### EXERCISE GOAL
Take the lines from the one bearing "place = Pos(Z=bolt_length)" to the one bearing "cad_parts[node].hide_render = cad_parts[node].hide_viewport", inclusive, and reproduce them exactly; include no other line.

### SUPPLIED INFORMATION
_ _ _
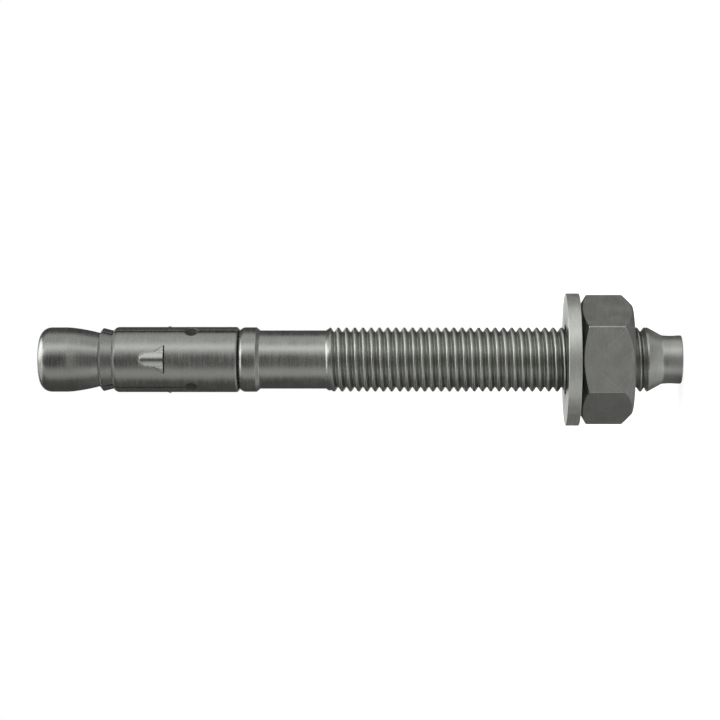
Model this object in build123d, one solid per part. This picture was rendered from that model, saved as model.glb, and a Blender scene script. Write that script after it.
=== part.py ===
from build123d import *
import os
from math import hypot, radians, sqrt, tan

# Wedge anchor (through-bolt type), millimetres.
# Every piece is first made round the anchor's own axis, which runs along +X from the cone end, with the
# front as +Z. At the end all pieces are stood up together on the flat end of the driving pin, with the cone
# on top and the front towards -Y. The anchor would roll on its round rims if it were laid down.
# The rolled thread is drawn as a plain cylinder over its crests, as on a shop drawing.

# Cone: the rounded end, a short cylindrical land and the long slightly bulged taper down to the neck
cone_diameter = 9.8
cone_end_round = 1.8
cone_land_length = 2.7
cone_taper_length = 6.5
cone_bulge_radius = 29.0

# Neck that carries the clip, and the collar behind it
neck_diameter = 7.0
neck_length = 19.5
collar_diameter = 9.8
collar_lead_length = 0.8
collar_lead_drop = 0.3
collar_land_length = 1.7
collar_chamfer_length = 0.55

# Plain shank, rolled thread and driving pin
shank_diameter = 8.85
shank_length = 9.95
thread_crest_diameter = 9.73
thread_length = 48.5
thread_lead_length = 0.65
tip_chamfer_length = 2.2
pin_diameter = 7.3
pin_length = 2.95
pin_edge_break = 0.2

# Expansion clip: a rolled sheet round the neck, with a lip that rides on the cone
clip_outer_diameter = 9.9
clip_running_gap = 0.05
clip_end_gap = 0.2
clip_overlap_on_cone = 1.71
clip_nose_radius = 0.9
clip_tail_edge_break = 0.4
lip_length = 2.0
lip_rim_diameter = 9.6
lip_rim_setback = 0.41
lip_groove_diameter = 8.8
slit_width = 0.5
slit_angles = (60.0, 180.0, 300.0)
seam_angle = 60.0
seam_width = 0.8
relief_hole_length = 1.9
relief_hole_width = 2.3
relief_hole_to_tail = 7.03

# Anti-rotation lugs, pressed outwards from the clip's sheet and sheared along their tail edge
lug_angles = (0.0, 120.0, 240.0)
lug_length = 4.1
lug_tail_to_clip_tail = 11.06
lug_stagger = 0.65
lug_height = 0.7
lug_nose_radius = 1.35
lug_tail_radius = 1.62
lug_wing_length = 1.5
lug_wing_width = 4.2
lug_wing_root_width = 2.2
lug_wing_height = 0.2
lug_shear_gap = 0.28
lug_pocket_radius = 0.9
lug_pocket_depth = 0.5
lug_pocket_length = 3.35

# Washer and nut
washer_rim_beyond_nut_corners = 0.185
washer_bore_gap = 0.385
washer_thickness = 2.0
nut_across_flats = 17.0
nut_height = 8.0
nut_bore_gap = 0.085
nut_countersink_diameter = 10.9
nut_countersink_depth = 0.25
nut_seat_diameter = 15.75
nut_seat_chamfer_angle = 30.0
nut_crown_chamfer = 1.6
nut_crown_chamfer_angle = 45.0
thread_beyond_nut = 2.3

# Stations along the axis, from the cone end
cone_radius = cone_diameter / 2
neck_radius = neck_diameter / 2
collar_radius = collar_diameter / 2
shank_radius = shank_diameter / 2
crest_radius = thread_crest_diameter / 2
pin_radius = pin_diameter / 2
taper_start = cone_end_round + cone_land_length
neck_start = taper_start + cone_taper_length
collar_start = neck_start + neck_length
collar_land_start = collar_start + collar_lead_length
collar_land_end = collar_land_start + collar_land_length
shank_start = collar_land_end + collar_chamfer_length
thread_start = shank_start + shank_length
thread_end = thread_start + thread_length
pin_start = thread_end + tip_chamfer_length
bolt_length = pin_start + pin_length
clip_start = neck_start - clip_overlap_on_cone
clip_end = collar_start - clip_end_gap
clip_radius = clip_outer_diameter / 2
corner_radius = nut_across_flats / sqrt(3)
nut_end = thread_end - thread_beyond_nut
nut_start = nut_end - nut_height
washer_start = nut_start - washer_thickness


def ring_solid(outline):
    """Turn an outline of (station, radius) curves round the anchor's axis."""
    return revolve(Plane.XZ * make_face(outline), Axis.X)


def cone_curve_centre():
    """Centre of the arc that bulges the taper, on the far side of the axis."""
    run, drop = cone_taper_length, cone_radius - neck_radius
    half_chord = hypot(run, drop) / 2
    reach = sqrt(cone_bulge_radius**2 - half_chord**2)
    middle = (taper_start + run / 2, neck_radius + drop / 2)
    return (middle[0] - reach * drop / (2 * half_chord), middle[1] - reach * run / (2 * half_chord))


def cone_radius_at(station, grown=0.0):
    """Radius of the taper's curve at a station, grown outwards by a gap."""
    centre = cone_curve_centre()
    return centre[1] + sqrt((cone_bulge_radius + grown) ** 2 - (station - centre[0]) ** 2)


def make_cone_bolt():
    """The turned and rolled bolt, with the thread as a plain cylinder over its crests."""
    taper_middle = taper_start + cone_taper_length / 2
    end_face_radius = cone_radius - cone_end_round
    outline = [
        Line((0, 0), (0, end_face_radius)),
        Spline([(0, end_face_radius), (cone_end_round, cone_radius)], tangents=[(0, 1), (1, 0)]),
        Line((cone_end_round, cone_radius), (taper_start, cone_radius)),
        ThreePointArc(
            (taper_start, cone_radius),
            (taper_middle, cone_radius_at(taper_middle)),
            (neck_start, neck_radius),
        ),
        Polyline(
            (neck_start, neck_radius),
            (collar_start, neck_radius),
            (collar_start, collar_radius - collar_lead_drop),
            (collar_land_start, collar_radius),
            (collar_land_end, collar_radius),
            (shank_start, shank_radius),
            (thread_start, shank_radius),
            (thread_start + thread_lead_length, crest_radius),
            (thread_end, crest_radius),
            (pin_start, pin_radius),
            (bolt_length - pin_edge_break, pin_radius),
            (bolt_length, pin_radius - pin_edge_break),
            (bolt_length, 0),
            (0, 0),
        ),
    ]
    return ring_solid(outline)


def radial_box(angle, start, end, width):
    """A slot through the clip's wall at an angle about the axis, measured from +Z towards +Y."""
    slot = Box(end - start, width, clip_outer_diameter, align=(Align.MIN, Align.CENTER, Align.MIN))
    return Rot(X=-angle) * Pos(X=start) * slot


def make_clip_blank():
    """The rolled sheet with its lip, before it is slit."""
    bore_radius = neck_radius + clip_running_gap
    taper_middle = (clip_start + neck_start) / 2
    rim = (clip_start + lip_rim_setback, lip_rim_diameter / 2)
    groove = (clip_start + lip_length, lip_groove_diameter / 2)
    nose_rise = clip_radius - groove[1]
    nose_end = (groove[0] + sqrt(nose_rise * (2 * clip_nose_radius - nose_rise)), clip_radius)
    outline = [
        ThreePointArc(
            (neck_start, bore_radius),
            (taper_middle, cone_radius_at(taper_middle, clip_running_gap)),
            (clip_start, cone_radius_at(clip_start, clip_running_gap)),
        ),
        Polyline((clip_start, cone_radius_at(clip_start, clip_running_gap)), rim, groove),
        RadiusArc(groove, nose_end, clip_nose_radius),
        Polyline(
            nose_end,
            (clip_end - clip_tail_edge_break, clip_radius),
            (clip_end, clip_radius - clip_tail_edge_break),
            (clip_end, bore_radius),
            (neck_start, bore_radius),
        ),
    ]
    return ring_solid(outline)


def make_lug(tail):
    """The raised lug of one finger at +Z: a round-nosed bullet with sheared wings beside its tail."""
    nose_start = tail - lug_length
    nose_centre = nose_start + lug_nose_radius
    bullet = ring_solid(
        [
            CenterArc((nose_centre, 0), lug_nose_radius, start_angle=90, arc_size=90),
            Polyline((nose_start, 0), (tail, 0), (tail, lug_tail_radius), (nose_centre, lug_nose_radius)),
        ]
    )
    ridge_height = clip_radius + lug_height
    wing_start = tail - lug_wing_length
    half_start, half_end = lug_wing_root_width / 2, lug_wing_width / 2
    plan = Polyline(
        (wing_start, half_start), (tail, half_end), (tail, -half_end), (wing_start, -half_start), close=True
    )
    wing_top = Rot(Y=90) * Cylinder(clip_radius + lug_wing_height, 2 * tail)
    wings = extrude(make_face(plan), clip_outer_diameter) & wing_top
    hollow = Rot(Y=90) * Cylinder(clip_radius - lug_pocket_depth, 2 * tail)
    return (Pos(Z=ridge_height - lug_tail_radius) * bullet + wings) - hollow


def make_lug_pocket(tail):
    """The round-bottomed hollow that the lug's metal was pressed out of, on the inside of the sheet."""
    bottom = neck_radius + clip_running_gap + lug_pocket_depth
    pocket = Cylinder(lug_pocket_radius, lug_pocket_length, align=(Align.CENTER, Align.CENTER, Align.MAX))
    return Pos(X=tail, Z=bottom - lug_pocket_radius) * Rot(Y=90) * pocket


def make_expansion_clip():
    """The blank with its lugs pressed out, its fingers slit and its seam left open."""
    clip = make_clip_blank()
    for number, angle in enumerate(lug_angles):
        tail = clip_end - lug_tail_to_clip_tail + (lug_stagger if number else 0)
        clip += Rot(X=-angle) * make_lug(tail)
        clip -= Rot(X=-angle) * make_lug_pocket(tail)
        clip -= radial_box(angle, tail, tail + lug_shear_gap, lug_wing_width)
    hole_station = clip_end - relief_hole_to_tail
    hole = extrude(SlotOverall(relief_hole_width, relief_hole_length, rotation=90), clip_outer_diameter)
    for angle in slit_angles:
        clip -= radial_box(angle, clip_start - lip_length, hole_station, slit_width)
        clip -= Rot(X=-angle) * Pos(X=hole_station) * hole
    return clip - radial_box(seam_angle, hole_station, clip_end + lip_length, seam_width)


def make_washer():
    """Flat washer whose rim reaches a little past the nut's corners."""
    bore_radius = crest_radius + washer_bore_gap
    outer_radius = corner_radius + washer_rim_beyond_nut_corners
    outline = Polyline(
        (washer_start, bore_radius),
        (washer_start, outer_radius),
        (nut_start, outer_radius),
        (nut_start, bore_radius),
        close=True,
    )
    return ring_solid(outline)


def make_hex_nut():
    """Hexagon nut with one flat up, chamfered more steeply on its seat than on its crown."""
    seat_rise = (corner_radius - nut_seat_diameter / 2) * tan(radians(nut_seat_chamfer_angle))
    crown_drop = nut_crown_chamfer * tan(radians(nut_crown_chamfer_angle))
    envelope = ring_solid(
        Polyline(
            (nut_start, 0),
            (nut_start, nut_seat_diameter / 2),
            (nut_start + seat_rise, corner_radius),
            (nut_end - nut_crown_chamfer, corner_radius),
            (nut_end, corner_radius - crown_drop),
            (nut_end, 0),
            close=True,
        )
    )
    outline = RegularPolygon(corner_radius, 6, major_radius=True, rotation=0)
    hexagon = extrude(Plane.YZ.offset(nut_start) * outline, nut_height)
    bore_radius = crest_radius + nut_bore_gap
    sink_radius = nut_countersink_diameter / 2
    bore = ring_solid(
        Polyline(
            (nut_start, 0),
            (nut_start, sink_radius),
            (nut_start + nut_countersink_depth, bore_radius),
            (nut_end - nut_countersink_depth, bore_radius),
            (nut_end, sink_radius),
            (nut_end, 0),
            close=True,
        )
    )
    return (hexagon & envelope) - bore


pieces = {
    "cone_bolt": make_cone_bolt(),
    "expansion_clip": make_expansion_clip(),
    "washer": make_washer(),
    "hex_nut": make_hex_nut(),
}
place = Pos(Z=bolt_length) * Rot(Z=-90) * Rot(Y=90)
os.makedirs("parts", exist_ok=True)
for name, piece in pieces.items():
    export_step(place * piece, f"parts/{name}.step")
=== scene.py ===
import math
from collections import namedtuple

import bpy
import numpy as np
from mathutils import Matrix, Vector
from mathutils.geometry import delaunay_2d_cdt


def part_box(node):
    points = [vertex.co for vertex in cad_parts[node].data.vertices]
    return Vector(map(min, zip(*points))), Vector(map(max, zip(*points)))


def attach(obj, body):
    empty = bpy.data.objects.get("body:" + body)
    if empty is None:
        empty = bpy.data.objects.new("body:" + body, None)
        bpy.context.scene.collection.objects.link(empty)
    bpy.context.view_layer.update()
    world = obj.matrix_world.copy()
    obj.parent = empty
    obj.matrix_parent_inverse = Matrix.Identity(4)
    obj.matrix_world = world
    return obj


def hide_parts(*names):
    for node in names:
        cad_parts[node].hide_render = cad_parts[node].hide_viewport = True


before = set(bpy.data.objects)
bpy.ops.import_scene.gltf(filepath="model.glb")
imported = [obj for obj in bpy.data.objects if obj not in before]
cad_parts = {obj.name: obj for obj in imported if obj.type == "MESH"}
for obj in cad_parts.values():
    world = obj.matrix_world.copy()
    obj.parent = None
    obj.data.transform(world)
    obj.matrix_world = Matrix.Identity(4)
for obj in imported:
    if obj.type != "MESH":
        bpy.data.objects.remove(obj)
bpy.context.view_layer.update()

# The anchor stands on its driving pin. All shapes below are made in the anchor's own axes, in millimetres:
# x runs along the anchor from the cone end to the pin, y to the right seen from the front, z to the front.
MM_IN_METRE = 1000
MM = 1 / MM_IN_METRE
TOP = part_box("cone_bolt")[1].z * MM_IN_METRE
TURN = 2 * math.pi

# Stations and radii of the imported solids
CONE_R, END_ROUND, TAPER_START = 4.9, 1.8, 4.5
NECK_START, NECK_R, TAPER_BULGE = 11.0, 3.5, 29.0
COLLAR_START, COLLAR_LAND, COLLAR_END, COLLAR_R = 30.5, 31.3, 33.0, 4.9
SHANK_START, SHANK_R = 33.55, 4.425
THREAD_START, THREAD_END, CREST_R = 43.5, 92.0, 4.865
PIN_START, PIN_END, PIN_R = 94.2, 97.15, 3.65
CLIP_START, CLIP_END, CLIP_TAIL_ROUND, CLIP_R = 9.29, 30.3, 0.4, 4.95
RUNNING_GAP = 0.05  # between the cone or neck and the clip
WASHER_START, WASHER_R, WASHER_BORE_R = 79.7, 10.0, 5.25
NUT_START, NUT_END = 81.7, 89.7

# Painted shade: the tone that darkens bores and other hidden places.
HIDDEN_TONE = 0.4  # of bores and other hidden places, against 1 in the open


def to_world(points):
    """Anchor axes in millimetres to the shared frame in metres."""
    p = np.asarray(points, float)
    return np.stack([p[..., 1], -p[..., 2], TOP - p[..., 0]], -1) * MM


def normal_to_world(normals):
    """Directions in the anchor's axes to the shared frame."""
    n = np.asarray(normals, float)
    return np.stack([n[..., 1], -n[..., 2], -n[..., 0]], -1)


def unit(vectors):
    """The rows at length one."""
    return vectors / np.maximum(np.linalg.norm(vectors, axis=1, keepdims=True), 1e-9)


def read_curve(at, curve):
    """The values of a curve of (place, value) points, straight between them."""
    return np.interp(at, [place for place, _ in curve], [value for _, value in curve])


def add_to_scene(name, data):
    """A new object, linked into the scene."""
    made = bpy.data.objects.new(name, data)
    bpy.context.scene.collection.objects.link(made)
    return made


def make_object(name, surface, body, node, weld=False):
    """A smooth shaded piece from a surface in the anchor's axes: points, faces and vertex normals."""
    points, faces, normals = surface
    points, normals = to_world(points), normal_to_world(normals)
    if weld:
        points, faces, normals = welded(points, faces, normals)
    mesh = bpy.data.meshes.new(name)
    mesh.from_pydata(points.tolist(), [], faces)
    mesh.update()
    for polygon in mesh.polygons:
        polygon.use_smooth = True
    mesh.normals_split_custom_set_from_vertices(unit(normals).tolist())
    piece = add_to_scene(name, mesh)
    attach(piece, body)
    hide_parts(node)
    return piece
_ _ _
### TASK SOLUTION
place = Pos(Z=bolt_length) * Rot(Z=-90) * Rot(Y=90)
os.makedirs("parts", exist_ok=True)
for name, piece in pieces.items():
    export_step(place * piece, f"parts/{name}.step")
=== scene.py ===
import math
from collections import namedtuple

import bpy
import numpy as np
from mathutils import Matrix, Vector
from mathutils.geometry import delaunay_2d_cdt


def part_box(node):
    points = [vertex.co for vertex in cad_parts[node].data.vertices]
    return Vector(map(min, zip(*points))), Vector(map(max, zip(*points)))


def attach(obj, body):
    empty = bpy.data.objects.get("body:" + body)
    if empty is None:
        empty = bpy.data.objects.new("body:" + body, None)
        bpy.context.scene.collection.objects.link(empty)
    bpy.context.view_layer.update()
    world = obj.matrix_world.copy()
    obj.parent = empty
    obj.matrix_parent_inverse = Matrix.Identity(4)
    obj.matrix_world = world
    return obj


def hide_parts(*names):
    for node in names:
        cad_parts[node].hide_render = cad_parts[node].hide_viewport = True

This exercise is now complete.